----- EXTRACTED INFORMATION -----

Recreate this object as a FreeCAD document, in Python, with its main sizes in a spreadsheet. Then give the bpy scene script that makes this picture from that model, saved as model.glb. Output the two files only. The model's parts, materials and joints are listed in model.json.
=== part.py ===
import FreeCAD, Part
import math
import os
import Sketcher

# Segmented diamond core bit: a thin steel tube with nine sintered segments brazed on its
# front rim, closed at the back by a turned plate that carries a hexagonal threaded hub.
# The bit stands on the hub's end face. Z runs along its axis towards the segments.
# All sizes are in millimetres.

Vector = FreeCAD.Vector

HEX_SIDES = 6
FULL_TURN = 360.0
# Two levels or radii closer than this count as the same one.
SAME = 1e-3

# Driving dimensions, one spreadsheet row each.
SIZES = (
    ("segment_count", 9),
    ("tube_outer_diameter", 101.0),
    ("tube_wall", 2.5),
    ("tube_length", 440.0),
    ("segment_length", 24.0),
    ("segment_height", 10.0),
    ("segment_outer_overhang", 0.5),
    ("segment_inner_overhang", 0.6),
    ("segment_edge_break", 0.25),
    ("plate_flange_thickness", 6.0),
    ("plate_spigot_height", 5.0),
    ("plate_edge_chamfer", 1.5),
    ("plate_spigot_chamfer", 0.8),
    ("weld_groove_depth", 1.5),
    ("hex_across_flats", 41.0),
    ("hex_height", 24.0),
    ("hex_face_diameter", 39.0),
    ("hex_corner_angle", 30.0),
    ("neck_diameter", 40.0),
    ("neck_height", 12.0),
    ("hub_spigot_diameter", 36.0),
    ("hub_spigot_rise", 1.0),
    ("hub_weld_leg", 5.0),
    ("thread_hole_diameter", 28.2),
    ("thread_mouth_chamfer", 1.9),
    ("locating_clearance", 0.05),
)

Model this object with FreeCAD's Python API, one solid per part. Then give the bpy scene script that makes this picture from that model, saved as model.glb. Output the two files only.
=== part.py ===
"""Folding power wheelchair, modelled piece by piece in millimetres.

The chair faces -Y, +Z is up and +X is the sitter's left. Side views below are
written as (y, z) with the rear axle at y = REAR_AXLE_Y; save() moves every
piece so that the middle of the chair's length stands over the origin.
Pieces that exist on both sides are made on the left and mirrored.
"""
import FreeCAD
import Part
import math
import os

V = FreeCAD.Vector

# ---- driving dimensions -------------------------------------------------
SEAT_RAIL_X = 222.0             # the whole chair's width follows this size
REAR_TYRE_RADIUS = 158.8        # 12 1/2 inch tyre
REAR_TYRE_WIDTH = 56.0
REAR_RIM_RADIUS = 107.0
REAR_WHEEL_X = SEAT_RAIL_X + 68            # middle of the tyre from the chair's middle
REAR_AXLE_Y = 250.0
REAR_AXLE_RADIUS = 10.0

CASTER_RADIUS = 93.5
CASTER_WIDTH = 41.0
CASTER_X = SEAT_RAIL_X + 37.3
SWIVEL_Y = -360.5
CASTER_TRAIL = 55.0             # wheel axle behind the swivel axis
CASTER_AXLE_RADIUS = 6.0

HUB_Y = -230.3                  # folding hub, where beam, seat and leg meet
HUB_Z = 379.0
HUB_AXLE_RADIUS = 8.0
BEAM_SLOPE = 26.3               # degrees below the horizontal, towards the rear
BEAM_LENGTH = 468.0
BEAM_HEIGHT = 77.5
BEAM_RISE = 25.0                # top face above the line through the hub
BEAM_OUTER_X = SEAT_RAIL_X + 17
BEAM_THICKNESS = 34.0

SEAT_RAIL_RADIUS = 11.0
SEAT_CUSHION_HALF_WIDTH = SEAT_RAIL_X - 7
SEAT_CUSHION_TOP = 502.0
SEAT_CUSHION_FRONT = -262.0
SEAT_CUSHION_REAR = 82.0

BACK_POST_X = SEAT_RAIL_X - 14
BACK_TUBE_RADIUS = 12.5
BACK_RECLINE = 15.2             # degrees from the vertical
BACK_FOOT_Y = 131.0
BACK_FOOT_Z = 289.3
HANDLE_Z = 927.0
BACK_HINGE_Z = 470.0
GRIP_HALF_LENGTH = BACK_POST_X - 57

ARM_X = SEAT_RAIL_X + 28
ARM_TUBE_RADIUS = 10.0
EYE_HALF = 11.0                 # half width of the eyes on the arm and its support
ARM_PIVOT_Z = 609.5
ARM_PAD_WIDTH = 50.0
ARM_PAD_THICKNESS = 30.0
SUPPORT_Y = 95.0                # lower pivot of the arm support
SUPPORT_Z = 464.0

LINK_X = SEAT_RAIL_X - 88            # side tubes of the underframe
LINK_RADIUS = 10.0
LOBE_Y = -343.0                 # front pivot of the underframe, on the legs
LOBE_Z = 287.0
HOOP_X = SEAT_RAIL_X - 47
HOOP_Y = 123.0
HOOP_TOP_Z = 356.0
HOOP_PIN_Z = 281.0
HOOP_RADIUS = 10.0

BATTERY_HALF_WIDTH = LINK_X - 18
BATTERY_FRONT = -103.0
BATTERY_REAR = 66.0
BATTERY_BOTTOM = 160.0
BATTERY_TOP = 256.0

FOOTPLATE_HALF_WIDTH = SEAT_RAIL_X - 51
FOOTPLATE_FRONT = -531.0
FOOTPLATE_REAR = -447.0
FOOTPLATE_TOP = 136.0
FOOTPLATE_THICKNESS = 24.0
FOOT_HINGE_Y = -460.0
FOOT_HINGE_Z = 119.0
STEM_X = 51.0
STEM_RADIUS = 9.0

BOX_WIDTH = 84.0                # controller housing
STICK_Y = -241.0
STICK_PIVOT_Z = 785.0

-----
----- EXTRACTED INFORMATION -----

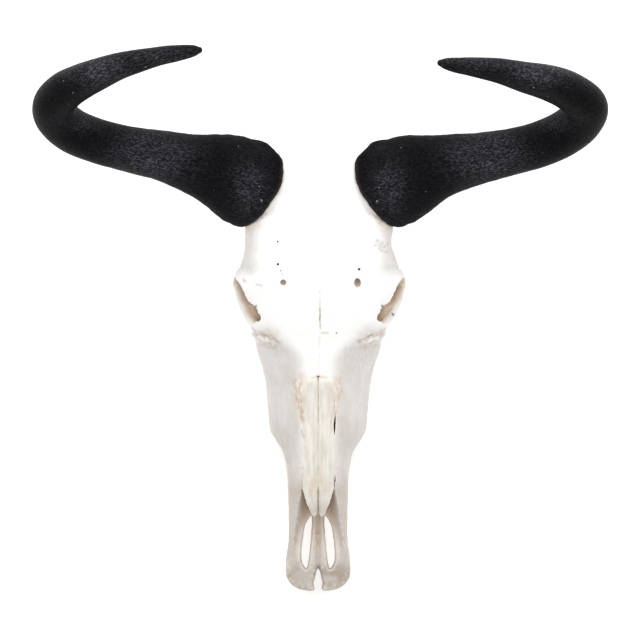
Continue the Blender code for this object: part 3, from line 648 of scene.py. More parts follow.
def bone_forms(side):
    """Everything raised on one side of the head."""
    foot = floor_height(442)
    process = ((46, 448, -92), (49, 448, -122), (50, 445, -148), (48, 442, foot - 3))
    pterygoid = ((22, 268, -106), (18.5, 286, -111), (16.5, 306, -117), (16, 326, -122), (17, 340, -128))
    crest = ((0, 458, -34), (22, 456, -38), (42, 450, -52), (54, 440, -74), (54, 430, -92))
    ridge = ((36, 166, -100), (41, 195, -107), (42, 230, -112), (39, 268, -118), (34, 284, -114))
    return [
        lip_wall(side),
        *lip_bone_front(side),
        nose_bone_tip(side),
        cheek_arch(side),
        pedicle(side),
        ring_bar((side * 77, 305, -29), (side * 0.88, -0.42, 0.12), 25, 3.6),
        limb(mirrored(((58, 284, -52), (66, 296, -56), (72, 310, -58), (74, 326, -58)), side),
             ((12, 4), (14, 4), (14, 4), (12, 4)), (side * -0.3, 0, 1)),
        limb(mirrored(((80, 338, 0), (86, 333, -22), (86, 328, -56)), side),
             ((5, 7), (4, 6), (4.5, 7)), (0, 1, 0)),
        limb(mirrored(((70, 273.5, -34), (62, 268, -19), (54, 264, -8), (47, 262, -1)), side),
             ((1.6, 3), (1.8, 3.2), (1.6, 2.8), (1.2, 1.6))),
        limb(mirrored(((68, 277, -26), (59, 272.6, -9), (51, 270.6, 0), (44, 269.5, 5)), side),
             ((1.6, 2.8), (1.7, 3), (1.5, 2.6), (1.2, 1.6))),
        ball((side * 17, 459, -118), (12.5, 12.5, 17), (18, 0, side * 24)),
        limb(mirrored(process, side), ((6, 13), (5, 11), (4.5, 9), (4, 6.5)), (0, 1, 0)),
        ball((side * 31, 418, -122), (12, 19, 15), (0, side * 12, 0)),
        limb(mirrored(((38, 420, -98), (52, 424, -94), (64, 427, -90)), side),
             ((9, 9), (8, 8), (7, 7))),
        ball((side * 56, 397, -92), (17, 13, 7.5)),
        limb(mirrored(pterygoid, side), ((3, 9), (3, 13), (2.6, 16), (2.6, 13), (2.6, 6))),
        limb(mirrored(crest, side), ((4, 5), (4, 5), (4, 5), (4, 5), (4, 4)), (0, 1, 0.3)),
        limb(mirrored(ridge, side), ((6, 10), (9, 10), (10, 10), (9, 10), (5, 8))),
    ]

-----
----- EXTRACTED INFORMATION -----

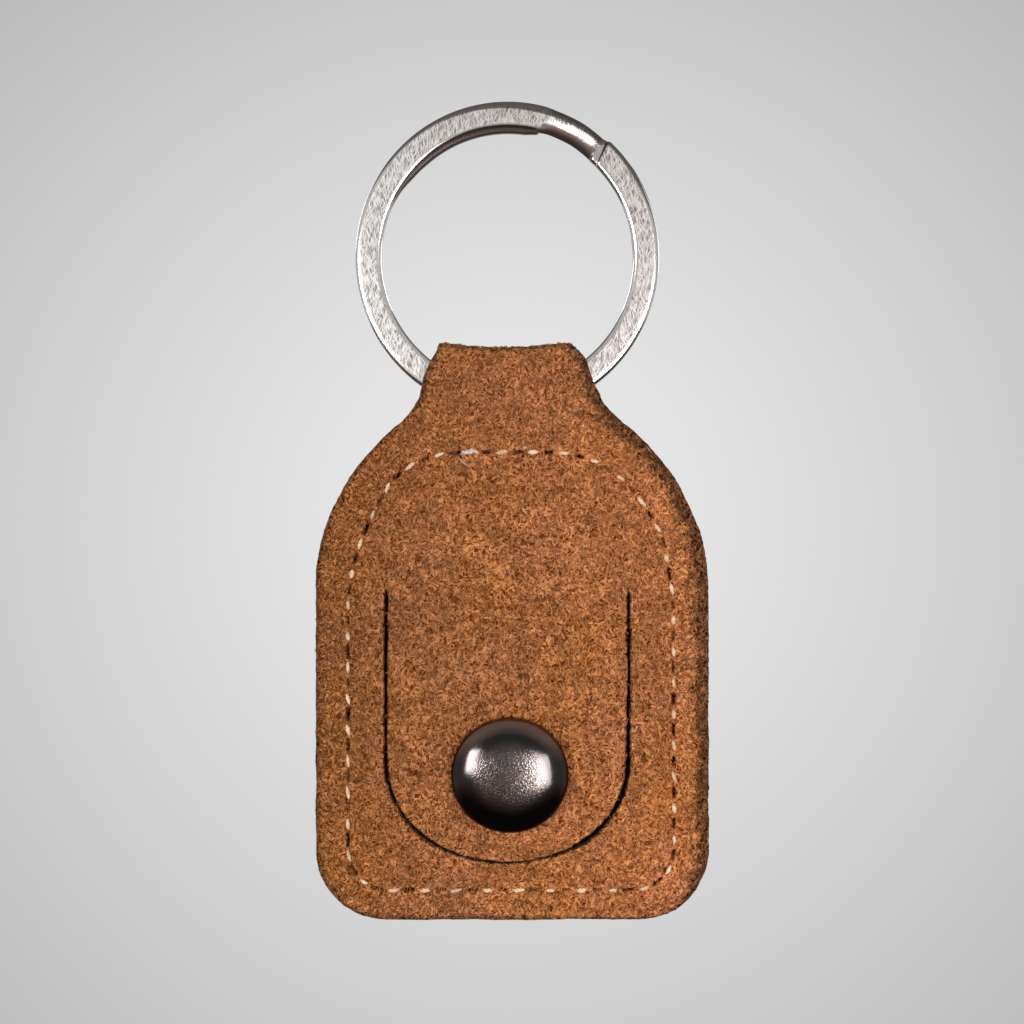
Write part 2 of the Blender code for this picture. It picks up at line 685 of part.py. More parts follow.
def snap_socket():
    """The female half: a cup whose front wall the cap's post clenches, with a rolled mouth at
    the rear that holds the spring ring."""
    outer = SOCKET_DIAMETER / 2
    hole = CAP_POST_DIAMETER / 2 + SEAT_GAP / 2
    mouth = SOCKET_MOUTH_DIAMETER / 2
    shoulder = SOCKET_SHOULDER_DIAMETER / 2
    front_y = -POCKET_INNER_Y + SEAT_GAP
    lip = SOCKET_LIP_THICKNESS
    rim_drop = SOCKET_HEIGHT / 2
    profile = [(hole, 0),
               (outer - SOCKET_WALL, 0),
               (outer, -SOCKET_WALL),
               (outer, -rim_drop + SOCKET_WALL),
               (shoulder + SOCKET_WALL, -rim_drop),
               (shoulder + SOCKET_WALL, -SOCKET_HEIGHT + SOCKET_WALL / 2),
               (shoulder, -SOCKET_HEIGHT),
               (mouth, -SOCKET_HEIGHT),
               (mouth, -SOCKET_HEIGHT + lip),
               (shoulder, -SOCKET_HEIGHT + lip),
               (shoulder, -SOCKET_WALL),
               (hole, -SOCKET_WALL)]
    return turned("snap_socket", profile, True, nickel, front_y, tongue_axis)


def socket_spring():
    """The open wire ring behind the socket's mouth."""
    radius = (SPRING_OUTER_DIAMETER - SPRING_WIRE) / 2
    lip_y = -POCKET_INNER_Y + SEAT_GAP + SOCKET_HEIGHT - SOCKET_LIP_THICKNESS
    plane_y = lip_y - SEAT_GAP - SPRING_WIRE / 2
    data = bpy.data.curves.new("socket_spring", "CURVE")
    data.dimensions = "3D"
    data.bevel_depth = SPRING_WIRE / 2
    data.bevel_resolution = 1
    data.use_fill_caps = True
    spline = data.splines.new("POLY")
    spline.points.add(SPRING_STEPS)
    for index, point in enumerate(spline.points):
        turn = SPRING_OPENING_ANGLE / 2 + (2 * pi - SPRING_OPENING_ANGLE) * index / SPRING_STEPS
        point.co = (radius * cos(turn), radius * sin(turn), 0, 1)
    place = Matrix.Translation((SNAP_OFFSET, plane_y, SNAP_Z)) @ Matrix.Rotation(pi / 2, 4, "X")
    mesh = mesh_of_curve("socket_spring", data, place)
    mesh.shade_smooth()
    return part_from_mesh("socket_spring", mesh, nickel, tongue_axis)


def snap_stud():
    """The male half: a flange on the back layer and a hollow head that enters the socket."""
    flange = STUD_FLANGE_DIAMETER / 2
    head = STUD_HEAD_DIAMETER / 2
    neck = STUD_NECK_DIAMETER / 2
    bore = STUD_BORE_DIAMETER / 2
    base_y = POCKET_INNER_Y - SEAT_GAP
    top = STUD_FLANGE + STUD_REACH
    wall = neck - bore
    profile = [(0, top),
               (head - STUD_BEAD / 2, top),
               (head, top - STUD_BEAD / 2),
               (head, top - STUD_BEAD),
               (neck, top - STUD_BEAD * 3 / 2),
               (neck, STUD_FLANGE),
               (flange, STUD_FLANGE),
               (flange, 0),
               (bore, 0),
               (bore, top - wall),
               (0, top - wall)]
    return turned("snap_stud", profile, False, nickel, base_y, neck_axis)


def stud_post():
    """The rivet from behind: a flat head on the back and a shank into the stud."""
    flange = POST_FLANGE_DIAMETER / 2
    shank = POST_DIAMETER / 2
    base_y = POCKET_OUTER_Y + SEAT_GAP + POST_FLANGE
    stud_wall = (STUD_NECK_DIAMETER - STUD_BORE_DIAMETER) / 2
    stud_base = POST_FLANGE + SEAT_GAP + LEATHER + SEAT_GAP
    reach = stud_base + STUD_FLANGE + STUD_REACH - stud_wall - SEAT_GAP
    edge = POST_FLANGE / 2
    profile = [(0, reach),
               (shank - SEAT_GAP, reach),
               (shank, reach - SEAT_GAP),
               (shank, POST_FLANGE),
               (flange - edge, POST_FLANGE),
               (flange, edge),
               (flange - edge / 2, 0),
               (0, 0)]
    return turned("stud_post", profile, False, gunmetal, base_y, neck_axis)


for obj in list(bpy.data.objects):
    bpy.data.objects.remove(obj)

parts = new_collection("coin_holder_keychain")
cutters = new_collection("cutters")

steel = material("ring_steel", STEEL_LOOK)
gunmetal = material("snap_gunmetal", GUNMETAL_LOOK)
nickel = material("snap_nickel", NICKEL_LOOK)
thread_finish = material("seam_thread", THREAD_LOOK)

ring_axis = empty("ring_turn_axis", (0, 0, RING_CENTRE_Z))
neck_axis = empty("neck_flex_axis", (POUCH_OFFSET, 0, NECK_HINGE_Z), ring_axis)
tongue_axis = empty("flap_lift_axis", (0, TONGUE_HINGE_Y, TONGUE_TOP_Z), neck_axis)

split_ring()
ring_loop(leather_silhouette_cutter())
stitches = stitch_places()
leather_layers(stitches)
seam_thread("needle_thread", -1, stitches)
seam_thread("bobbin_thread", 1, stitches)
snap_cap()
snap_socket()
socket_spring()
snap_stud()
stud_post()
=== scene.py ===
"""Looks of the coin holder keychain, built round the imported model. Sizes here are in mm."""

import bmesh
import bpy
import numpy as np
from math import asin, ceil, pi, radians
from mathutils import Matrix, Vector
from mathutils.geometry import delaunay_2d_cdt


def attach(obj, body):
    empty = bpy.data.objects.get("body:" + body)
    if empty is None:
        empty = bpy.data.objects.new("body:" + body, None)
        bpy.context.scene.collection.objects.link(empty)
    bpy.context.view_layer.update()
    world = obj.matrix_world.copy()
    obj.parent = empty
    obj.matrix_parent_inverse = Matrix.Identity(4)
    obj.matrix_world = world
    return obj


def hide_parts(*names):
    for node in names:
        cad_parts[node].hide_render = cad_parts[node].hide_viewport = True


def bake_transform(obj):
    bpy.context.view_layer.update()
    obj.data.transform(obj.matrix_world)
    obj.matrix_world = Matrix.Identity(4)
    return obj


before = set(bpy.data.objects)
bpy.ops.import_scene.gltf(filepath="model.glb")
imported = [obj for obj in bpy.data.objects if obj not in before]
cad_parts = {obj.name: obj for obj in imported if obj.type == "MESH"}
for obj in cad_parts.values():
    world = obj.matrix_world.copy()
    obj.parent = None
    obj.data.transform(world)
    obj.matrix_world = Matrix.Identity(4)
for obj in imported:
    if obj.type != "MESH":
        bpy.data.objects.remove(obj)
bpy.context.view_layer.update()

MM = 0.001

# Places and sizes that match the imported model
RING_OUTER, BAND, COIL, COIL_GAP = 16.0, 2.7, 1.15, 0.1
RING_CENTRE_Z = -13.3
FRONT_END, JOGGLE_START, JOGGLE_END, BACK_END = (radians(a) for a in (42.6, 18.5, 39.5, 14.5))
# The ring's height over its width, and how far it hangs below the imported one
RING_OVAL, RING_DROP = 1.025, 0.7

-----

Everything from the line that contains "stitches = stitch_places()" to the line that contains "if empty is" must be transcribed exactly, both end lines included.

stitches = stitch_places()
leather_layers(stitches)
seam_thread("needle_thread", -1, stitches)
seam_thread("bobbin_thread", 1, stitches)
snap_cap()
snap_socket()
socket_spring()
snap_stud()
stud_post()
=== scene.py ===
"""Looks of the coin holder keychain, built round the imported model. Sizes here are in mm."""

import bmesh
import bpy
import numpy as np
from math import asin, ceil, pi, radians
from mathutils import Matrix, Vector
from mathutils.geometry import delaunay_2d_cdt


def attach(obj, body):
    empty = bpy.data.objects.get("body:" + body)
    if empty is None:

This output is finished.